● **Problem details**
Your task is to quote the listing below exactly, beginning with its first line and ending on the line bearing "root to a rim.".

-=-=-

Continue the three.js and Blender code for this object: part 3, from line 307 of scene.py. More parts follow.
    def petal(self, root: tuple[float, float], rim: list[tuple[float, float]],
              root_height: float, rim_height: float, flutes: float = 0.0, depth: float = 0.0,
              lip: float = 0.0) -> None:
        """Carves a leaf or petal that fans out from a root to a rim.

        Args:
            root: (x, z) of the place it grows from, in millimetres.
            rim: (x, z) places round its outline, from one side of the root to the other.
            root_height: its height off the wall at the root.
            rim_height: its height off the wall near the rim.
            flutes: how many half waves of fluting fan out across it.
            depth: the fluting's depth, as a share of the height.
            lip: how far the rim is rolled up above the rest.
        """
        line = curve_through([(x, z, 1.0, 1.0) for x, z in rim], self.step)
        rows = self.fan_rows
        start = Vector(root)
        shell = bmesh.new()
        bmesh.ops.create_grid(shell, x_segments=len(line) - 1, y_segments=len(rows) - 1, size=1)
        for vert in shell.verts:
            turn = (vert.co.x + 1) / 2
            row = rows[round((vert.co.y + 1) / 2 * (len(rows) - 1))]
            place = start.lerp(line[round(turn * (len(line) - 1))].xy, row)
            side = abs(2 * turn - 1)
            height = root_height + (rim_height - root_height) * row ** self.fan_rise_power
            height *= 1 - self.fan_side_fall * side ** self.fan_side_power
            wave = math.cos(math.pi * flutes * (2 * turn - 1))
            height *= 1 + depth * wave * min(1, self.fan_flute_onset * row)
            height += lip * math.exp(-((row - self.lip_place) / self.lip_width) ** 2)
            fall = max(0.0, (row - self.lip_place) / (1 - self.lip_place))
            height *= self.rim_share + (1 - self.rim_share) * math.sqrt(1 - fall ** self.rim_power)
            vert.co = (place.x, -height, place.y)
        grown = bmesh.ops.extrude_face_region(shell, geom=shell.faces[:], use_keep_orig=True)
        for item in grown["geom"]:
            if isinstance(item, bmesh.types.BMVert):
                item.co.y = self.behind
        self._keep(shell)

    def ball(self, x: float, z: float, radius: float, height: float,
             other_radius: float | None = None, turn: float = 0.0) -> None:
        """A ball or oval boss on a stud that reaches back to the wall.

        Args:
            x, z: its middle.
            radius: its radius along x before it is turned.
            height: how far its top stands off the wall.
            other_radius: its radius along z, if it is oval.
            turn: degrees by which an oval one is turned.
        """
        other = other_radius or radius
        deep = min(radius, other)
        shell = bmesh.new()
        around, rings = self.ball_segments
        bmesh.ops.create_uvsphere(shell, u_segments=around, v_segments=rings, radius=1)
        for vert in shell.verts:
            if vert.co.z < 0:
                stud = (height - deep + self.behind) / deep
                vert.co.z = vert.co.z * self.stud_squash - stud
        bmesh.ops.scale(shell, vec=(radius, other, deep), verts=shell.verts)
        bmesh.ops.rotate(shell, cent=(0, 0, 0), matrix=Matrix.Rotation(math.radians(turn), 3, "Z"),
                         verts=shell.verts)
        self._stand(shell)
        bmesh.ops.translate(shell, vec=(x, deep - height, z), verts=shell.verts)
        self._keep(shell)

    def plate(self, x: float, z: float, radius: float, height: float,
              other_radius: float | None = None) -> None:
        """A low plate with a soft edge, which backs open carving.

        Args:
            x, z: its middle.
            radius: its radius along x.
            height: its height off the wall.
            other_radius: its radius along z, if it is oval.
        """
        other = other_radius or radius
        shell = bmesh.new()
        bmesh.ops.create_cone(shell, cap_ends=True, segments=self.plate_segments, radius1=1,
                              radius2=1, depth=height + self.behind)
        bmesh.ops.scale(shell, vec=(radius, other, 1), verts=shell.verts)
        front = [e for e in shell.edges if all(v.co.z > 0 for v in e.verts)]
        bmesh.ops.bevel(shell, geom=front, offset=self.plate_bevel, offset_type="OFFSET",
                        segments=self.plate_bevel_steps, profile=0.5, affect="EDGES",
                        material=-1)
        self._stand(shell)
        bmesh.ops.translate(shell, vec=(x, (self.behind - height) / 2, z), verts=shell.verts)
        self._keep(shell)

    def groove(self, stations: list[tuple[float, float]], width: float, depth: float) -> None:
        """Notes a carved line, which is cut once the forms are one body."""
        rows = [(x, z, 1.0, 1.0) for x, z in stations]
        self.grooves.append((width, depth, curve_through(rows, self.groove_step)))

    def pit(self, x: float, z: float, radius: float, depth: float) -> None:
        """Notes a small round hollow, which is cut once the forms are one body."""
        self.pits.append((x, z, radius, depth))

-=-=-

● **Expected answer**
Continue the three.js and Blender code for this object: part 3, from line 307 of scene.py. More parts follow.
    def petal(self, root: tuple[float, float], rim: list[tuple[float, float]],
              root_height: float, rim_height: float, flutes: float = 0.0, depth: float = 0.0,
              lip: float = 0.0) -> None:
        """Carves a leaf or petal that fans out from a root to a rim.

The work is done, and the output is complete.